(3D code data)
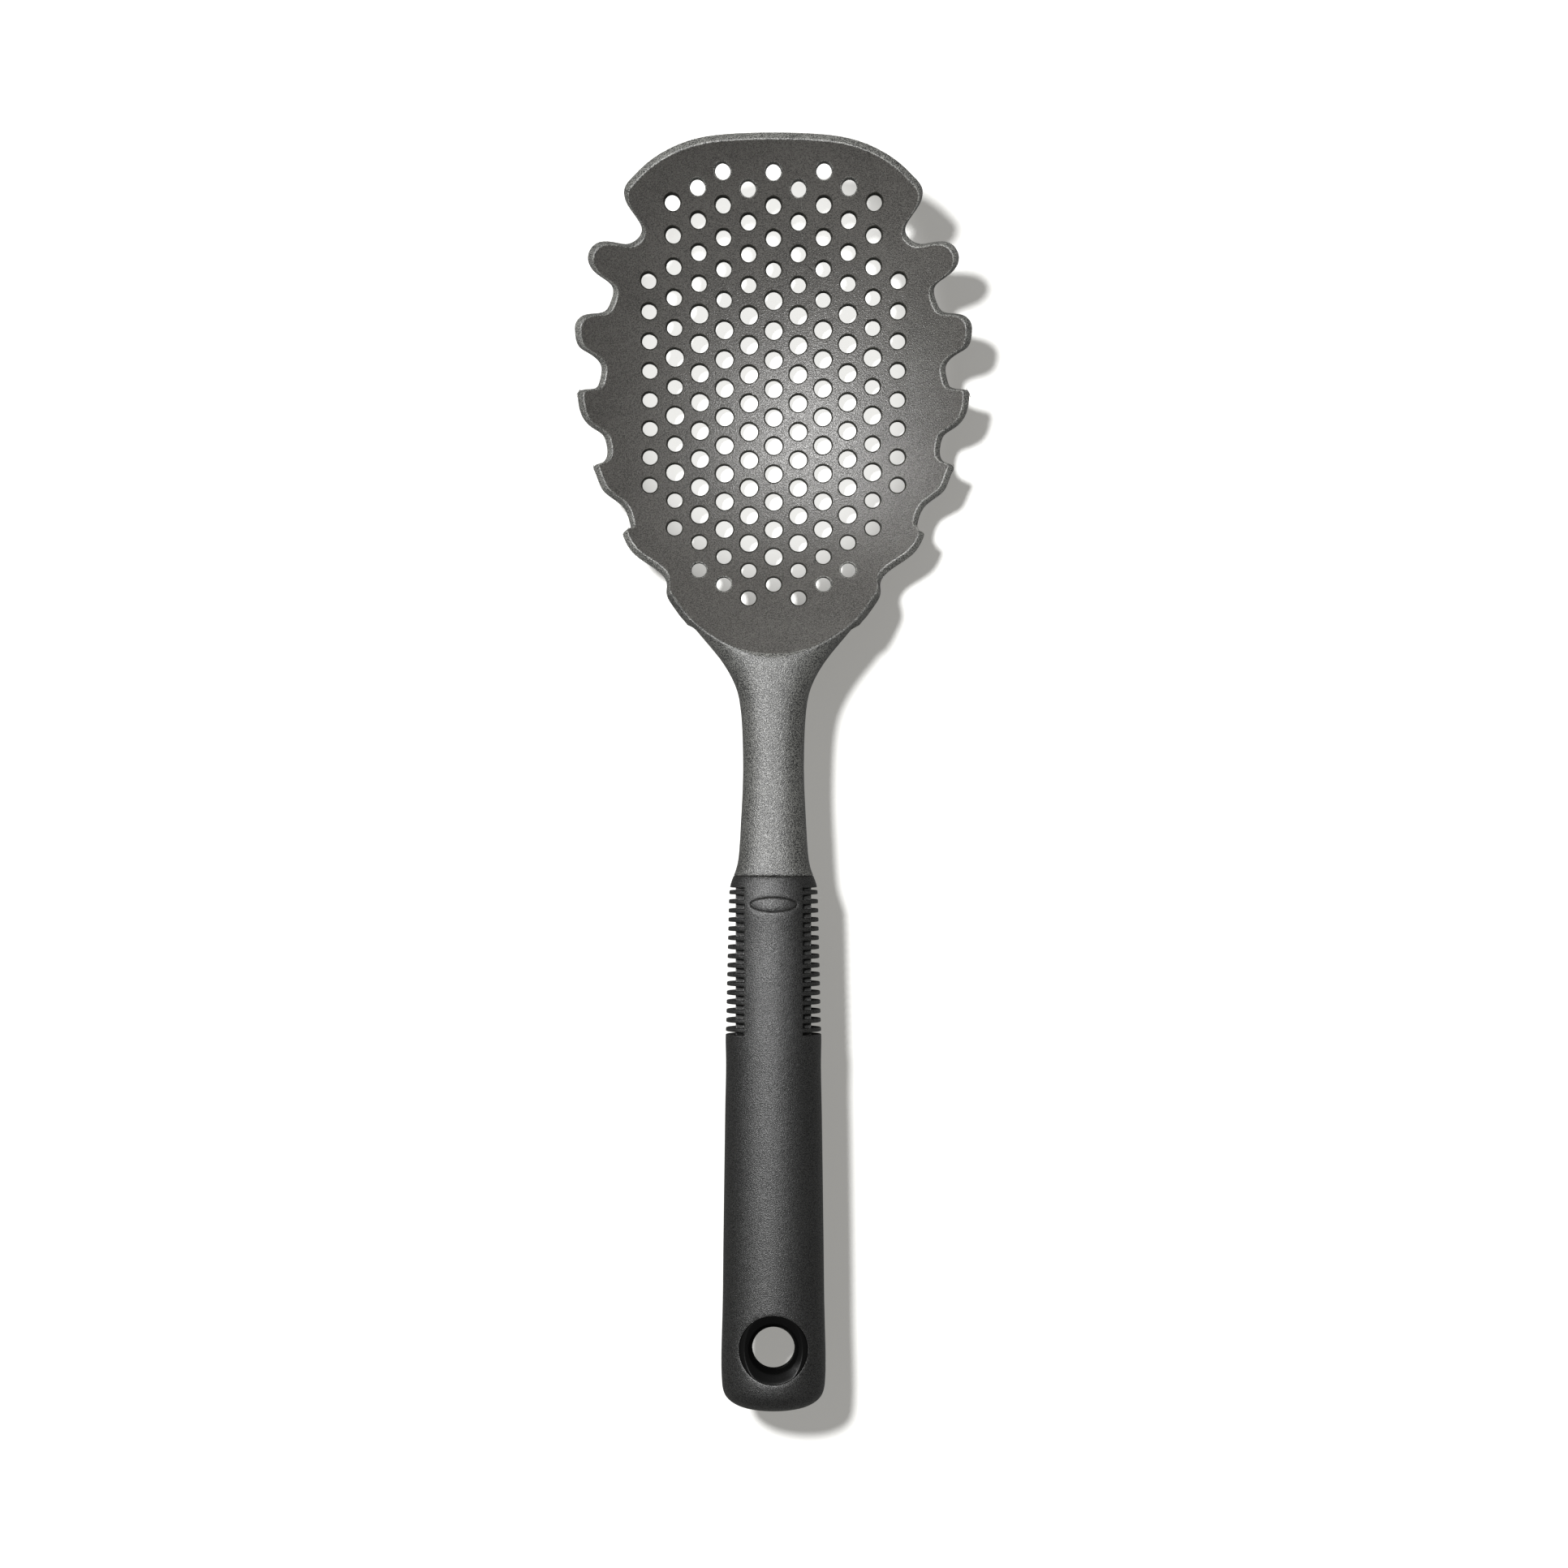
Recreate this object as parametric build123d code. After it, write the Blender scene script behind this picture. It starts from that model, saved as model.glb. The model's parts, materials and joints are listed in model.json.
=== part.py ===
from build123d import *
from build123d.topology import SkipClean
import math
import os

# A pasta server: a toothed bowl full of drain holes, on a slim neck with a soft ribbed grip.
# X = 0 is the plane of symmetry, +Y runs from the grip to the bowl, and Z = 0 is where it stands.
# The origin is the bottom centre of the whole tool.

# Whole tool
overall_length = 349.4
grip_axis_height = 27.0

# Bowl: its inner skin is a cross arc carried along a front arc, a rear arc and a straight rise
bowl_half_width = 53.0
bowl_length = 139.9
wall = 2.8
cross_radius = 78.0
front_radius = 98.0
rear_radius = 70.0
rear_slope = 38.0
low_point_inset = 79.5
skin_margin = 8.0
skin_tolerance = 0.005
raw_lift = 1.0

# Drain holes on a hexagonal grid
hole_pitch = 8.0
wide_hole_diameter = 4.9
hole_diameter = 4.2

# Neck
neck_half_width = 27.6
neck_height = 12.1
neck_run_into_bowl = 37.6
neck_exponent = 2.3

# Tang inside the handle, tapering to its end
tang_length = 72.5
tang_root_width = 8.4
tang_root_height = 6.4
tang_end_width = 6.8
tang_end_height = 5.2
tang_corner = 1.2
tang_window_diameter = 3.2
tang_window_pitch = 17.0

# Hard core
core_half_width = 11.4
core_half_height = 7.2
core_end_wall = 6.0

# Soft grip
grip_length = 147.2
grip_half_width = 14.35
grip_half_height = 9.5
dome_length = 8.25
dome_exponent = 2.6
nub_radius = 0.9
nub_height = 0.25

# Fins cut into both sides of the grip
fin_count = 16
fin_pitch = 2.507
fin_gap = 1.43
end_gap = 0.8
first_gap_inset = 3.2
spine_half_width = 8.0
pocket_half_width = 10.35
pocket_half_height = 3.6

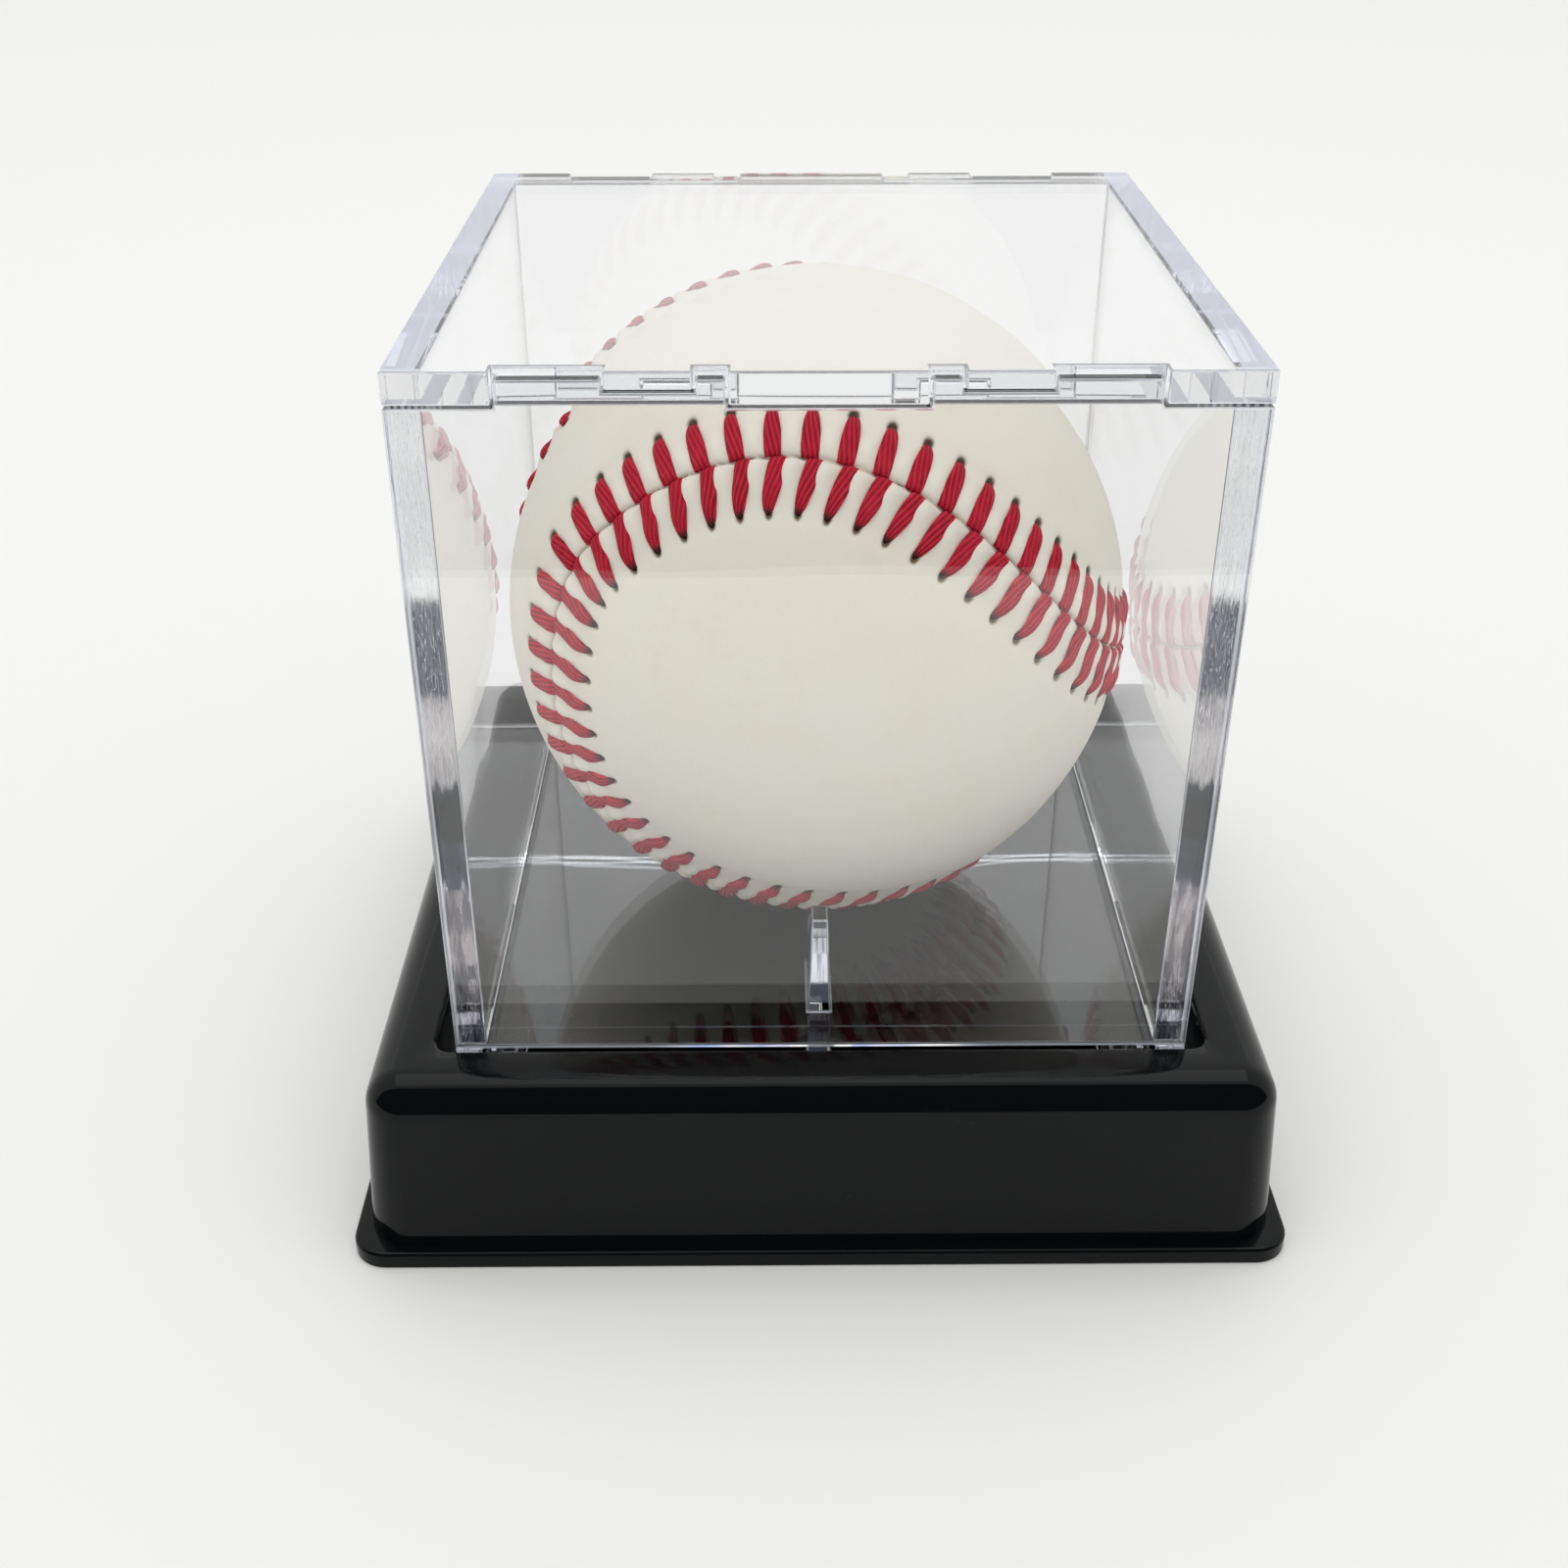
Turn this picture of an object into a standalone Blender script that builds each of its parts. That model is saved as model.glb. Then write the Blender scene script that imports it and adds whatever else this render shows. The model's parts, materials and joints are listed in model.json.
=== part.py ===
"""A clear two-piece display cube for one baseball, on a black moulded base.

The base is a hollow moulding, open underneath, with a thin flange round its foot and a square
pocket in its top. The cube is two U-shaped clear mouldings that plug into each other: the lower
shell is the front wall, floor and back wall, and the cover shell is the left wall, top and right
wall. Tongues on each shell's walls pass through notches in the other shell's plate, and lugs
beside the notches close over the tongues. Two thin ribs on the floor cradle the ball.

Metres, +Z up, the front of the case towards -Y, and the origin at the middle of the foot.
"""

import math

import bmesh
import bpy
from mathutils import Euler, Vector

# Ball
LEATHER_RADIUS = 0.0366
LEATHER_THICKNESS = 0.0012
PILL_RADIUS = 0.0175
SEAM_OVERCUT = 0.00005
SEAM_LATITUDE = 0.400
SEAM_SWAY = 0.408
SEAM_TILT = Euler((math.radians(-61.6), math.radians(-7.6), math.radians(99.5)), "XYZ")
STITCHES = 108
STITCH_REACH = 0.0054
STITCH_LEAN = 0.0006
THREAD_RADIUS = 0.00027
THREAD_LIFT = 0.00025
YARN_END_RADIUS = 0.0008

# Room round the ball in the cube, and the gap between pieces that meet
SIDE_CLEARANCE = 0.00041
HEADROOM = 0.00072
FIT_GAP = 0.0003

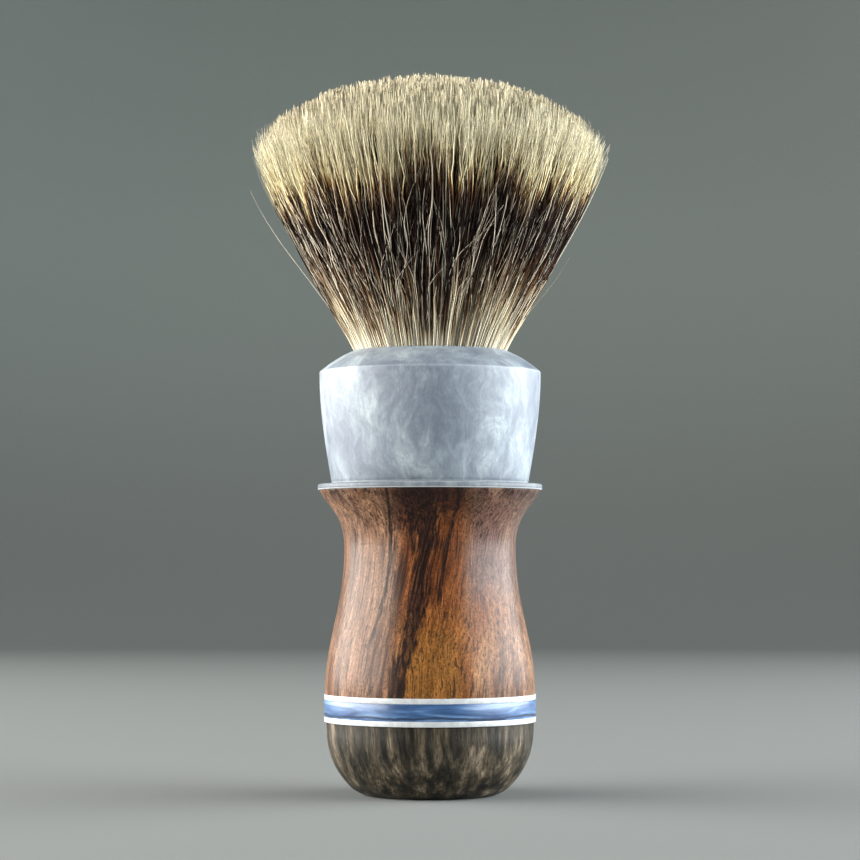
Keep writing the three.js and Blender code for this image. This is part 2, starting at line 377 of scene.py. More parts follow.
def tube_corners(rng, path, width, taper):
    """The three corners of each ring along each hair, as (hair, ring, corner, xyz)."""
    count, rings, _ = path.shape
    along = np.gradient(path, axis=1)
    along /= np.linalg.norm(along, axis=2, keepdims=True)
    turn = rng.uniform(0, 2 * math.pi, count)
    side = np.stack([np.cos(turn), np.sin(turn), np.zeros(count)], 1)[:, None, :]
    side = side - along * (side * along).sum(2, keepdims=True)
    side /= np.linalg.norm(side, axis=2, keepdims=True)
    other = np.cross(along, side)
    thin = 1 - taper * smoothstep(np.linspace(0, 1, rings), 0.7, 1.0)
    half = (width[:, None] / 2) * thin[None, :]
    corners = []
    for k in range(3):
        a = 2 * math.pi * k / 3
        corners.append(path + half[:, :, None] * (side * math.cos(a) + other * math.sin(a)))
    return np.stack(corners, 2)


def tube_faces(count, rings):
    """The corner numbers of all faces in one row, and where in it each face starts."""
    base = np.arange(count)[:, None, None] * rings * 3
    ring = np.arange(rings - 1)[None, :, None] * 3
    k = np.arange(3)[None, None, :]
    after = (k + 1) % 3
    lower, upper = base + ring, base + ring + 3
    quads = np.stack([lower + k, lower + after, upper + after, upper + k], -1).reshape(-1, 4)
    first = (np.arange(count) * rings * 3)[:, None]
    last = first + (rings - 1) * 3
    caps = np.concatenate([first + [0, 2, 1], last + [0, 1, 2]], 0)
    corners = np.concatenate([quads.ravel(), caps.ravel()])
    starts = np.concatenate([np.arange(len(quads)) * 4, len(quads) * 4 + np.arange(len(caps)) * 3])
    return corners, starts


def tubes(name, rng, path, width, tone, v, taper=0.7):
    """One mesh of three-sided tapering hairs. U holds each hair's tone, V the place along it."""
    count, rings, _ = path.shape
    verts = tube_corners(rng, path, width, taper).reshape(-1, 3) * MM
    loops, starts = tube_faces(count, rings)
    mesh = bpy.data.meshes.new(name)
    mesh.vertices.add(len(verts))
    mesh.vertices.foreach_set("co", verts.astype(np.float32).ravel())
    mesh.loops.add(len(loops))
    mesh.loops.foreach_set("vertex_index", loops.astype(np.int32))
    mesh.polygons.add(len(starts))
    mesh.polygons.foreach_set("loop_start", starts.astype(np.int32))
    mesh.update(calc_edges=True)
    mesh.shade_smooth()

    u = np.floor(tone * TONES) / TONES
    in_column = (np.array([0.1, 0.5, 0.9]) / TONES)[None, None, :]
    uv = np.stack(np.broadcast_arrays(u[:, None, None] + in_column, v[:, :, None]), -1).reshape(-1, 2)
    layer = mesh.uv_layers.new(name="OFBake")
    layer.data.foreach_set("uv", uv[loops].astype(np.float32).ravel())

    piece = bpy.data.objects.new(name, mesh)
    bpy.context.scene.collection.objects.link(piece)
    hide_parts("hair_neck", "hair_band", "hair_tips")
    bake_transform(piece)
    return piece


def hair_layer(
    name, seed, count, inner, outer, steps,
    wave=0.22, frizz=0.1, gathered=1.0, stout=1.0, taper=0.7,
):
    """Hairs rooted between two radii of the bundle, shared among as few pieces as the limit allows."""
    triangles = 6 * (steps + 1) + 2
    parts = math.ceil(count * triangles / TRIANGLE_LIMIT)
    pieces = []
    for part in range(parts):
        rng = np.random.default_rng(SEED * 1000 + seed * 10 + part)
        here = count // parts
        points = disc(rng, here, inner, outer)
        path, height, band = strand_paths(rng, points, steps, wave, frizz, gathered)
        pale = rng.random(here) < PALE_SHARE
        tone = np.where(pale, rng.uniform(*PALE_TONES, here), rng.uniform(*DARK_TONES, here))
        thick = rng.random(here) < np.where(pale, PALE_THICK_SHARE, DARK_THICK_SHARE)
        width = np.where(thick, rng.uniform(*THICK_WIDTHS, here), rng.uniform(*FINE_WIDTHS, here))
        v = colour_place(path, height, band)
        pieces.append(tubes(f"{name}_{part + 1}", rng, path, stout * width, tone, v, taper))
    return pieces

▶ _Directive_
Write out the listing's lines exactly, from its first line through the line that contains "grip_axis_height = 27.0", and stop there.

▶ _Written response_
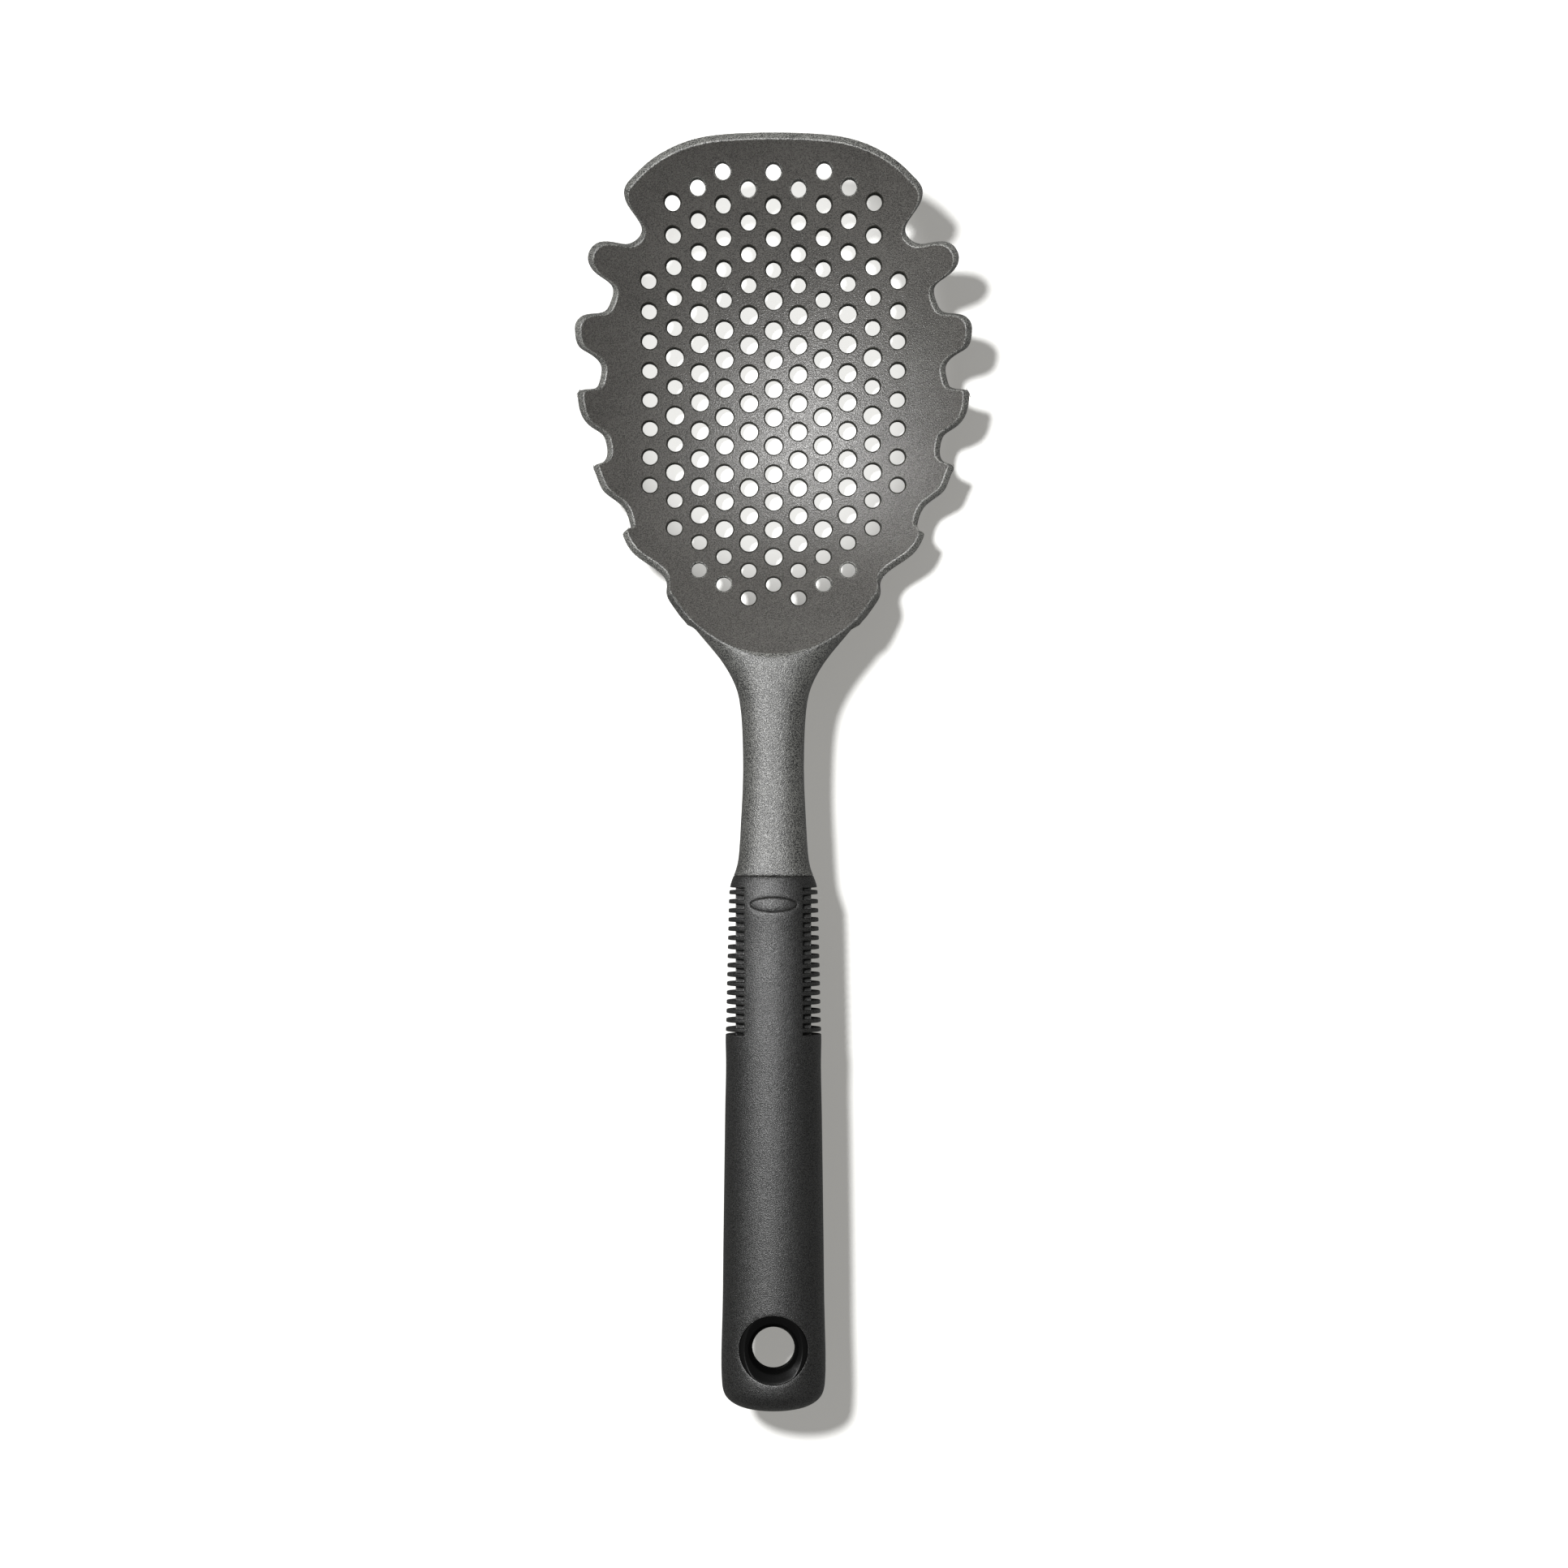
Recreate this object as parametric build123d code. After it, write the Blender scene script behind this picture. It starts from that model, saved as model.glb. The model's parts, materials and joints are listed in model.json.
=== part.py ===
from build123d import *
from build123d.topology import SkipClean
import math
import os

# A pasta server: a toothed bowl full of drain holes, on a slim neck with a soft ribbed grip.
# X = 0 is the plane of symmetry, +Y runs from the grip to the bowl, and Z = 0 is where it stands.
# The origin is the bottom centre of the whole tool.

# Whole tool
overall_length = 349.4
grip_axis_height = 27.0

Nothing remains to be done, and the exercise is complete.